Lyn Cook, Samantha’s Secret Room, 1963.  Scholastic Canada.  Samantha (Sam) lives on a rural property in Canada and gains a penfriend by tying a letter to a christmas tree.  The caravan belongs to a cousin who comes to visit for a family reunion.  The secret room is in a root cellar.

The weird thing is the phrase “secret book” is actually in the solution for the book above this one and so far I haven’t found it mentioned anywhere else. So, hmm. This is definitely the book I was thinking of, though, so if it’s not the one with the secret book, I would be perplexed.

Anyway. IIRC, the “secret book” was a journal kept in the secret room, and it’s where I got the idea to start keeping a journal in an ordinary notebook (vs. a diary in one of those dated books with a lock that I always failed at). I even wrote “secret book” on the front of my first notebook. Haha. All it was missing was a “keep out. this means you.” I did not have a secret room. (Sadness. I really, really, really wanted a secret room.)  I did not even have a secret drawer in my desk. (Moar sadness. Also really, really, really wanted a rolltop desk with secret compartments.) So yeah. My secret book was kept in my desk shoved underneath whatever else was in there. Not too secret.

But it’s that not-so-secret secret book was the notebook in which I first wrote that I wanted to be a writer when I grew up (which I wrote about here). And I kept writing in that book until I filled it up and started a new book and so on and so on. So that’s why Samantha’s Secret Room is the children’s book that changed my life.

This is everything I could find about Samantha’s Secret Room and the author Lyn Cook:

  • A review of Samantha’s Secret Room from 1992 (it was re-issued in 1991) in CM: A Reviewing Journal of Canadian Materials for Young People. This review mentions Sam’s journal, but not the secret book:

The story’s events, which are occasionally related via Sam’s journal entries, occur against a backdrop of the daily and seasonal responsibilities of farm life.

The thread tying the book together is Sam’s continuing search for a secret room that belonged to her early nine­teenth-century namesake. Sam, whose own secret place to be alone is the root cellar, believes the other hidden space to be located somewhere in their old twenty-room house.

(And now, I’m beginning to think that the secret book is a giant spoiler, i.e. it wasn’t Sam’s book, but the one she finds in secret room #2, and that’s why no one’s mentioning it. I will refrain from mentioning where SR #2 is located, which is something I do remember.)

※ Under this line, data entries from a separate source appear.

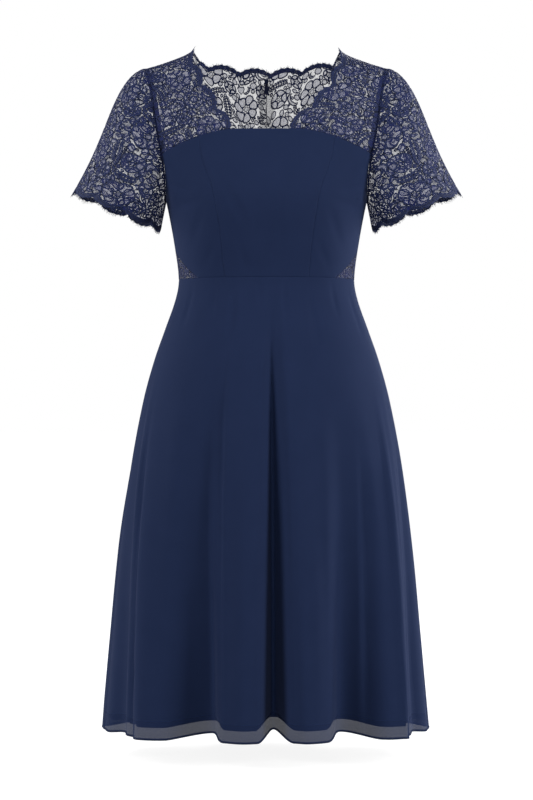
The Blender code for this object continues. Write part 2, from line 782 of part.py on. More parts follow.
def build():
    clear_scene()
    chiffon = cloth_material("navy_chiffon", NAVY_CHIFFON, 0.85)
    lace = cloth_material("navy_lace", NAVY_LACE, 0.75)
    lining_cloth = cloth_material("navy_lining", NAVY_LINING, 0.60)
    enamel = cloth_material("zip_enamel", NAVY_ENAMEL, 0.35)

    bodice_front(chiffon)
    for word, side in (("left", LEFT), ("right", RIGHT)):
        bodice_side_panel(f"bodice_side_{word}", FRONT, side, princess, 2, chiffon)
        bodice_side_panel(f"bodice_back_{word}", BACK, side, centre_back, 4, chiffon)
        waist_inset(f"waist_inset_{word}", side, lace)
        yoke_front(f"yoke_front_{word}", side, lace)
        yoke_back(f"yoke_back_{word}", side, lace)
        sleeve(f"sleeve_{word}", side, lace)
        skirt_back(f"skirt_back_{word}", side, chiffon)
    skirt_front(chiffon)
    lining("lining_front", FRONT_COLUMNS, front_angle, FRONT * HALF_GAP, lining_cloth)
    lining("lining_back", 2 * BACK_COLUMNS, back_angle, BACK * HALF_GAP, lining_cloth)
    centre_back_zip(enamel)


build()
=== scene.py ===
"""The cocktail dress: navy chiffon and corded lace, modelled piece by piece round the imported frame."""

import math
import random

import bmesh
import bpy
import numpy as np
from mathutils import Matrix, Vector


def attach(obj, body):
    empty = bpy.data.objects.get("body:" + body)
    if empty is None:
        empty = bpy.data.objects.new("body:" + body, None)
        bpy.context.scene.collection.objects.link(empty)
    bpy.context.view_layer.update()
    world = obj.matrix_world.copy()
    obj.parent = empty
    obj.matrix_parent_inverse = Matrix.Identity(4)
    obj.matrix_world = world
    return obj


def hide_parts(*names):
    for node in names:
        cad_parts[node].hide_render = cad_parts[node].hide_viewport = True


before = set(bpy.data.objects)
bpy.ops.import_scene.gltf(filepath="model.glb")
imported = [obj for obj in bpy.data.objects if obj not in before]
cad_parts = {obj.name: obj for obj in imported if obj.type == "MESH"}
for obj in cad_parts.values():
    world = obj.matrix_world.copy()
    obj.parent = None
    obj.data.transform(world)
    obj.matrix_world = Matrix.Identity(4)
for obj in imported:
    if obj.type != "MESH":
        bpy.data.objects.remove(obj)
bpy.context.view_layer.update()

# ---------------------------------------------------------------- bodice, centre front
# Chiffon mounted on a firm backing and cut between the two princess seams, from the level top edge
# to the waist. Every seam is pressed open, so each panel's edge rolls in a little along it.

FRONT, BACK = -1, 1
LEFT, RIGHT = 1, -1  # the wearer's
SIDES = (("left", LEFT), ("right", RIGHT))
UNDERARM, WAIST, HEM = 0.252, 0.382, 1.127  # drops below the line between the shoulder seams
HALF_GAP = -0.0001  # half the space at a seam: below 0, so the panels' edges just overlap

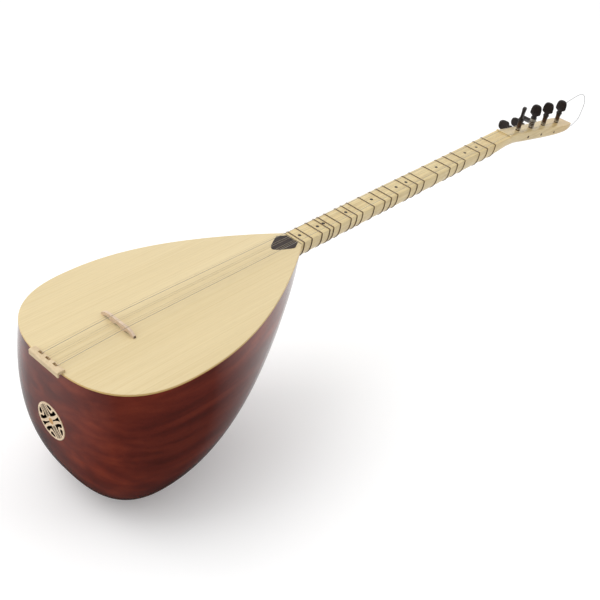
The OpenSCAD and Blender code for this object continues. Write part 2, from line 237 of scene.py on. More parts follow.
def skin(rings):
    """Points and faces of a closed skin.

    Quads join each ring to the next, and a fan to its middle point shuts each end. If the volume,
    the sum of a . (b x c) / 6 over the triangles, is negative, every face is turned over.
    """
    m, k, _ = rings.shape
    points = np.concatenate([rings.reshape(-1, 3), rings[[0, -1]].mean(axis=1)])
    i, j = np.meshgrid(np.arange(m - 1), np.arange(k), indexing="ij")
    n = (j + 1) % k
    quads = np.stack([i * k + j, i * k + n, (i + 1) * k + n, (i + 1) * k + j], -1)
    quads = quads.reshape(-1, 4)
    around = np.arange(k)
    after = (around + 1) % k
    start = np.stack([np.full(k, m * k), after, around], -1)
    end = np.stack([np.full(k, m * k + 1), (m - 1) * k + around, (m - 1) * k + after], -1)
    fans = np.concatenate([start, end])
    thirds = np.concatenate([quads[:, :3], quads[:, [0, 2, 3]], fans])
    a, b, c = (points[thirds[:, q]] for q in range(3))
    if np.sum(a * np.cross(b, c)) < 0:
        quads = quads[:, ::-1]
        fans = fans[:, ::-1]
    return points, quads, fans


def tube_rings(path, radius, reference, sides):
    """Circles along a path.

    At each point the circle lies square to the path's direction d, and is drawn from
    u = d x reference and w = d x u.
    """
    path = np.asarray(path, float)
    d = unit(np.gradient(path, axis=0))
    u = unit(np.cross(d, np.asarray(reference, float)))
    w = np.cross(d, u)
    angle = np.linspace(0, 2 * np.pi, sides, endpoint=False)[None, :, None]
    r = np.broadcast_to(np.asarray(radius, float), len(path))[:, None, None]
    return path[:, None] + r * (np.cos(angle) * u[:, None] + np.sin(angle) * w[:, None])


def domed(path, radius, reference, sides):
    """Circles along a path whose two ends close over in a quarter round."""
    path = np.asarray(path, float)
    d = unit(np.stack([path[0] - path[1], path[-1] - path[-2]]))
    turn = np.linspace(0, np.pi / 2, 5)[1:-1, None]
    first = path[0] + d[0] * radius * np.sin(turn)[::-1]
    last = path[-1] + d[1] * radius * np.sin(turn)
    line = np.concatenate([first, path, last])
    shrink = np.cos(turn[:, 0])
    sizes = np.concatenate([shrink[::-1], np.ones(len(path)), shrink]) * radius
    return tube_rings(line, sizes, reference, sides)


def catmull(points, steps):
    """Points on the smooth Catmull-Rom line through the given ones, that many to each span."""
    p = np.asarray(points, float)
    p = np.concatenate([p[:1], p, p[-1:]])
    a, b, c, d = (p[q : len(p) - 3 + q, None] for q in range(4))
    f = (np.arange(steps) / steps)[None, :, None]
    run = 2 * b + (c - a) * f + (2 * a - 5 * b + 4 * c - d) * f**2
    run = 0.5 * (run + (3 * b - a - 3 * c + d) * f**3)
    return np.concatenate([run.reshape(-1, 3), p[-1:]])


# ---- Making pieces ----


def piece(name, skins, material, body, nodes, sharp=40):
    """A mesh of one or more skins in millimetres, riding on its body in place of the CAD nodes."""
    points = []
    faces = []
    count = 0
    for p, quads, fans in skins:
        points.append(placed(p))
        faces += (quads + count).tolist() + (fans + count).tolist()
        count += len(p)
    mesh = bpy.data.meshes.new(name)
    mesh.from_pydata(np.concatenate(points).tolist(), [], faces)
    obj = bpy.data.objects.new(name, mesh)
    bpy.context.scene.collection.objects.link(obj)
    return dressed(obj, material, body, nodes, sharp)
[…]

  • It has a Goodreads page. (Just added it. Now I won’t lose it again.) There’s not very much information on it, and only a few reviews, all from people who remember reading it as kids. Lots of 5-star ratings, though.
  • erm, apparently there are people who track “the oldest living writers.” ok. Lyn Cook is on this list, dated January 2014. She was born in 1918.
  • She’s also on this list of Famous Canadian Women. “May 4, 1918 – Born Lyn Cook (1918 –    ) 1st author to have books for youth published after WW ll.”
  • She’s listed at A Celebration of Women Writers. “Waddell, Evelyn Cook [aka Lyn Cook; Margaret Culverhouse] (1918 – )” That one had links which led me to…
  • A review of a different book by Lyn Cook, The Bells on Finland Street. The intro blurb says:

“Lyn Cook” is the short name for Evelyn Margaret Cook Waddell, who was a presenter for CBC Radio in the 1940s and 1950s. Her weekly half-hour radio programme, “A Doorway to Fairyland,” had child actors voicing the parts of characters in the books she presented.  The Bells on Finland Street is her first novel, and was followed by a number of novels for young readers. Because her written work includes publications before 1950, she is on the list of authors to be included in the Canada’s Early Women Writers (CEWW) database, part of the Canadian Writing Research Collaboratory (CWRC), being established at the University of Alberta.

  • …and this post from 2012 about a poem Lyn Cook published in the 1940s (using her grandmother’s name, Margaret Culverhouse):

Only two of the authors our project deals with are actually still alive. … children’s author Lyn Cook, otherwise Evelyn Cook Waddell. I telephoned Mrs. Waddell a week or so ago, as I was flying out to Ontario, where she lives. I was unable to meet with her, as she lives farther than I thought from my destination, but we spoke for quite a while about her years as a CBC children’s radio show host, and her life as a mother and children’s author in the 1950s and 60s.

I thought “A Doorway to Fairyland” might be in the CBC’s digital archives (there is lots of cool old stuff there), but nope. I did run across this, though:

Thursday, April 26, 2012: Singer-songwriter Bonnie Ste-Croix traveled the whole country recording her latest album, Canadian Girl, but she always finds her way home to Gaspé. Bonnie shares a book that was a childhood favourite, Samantha’s Secret Room, by Lyn Cook.

An audio clip seemed like an appropriate way to wrap up this post, but it’s not working for me. Well, maybe that’s even more appropriate for an out-of-print almost-but-not-quite-forgotten book.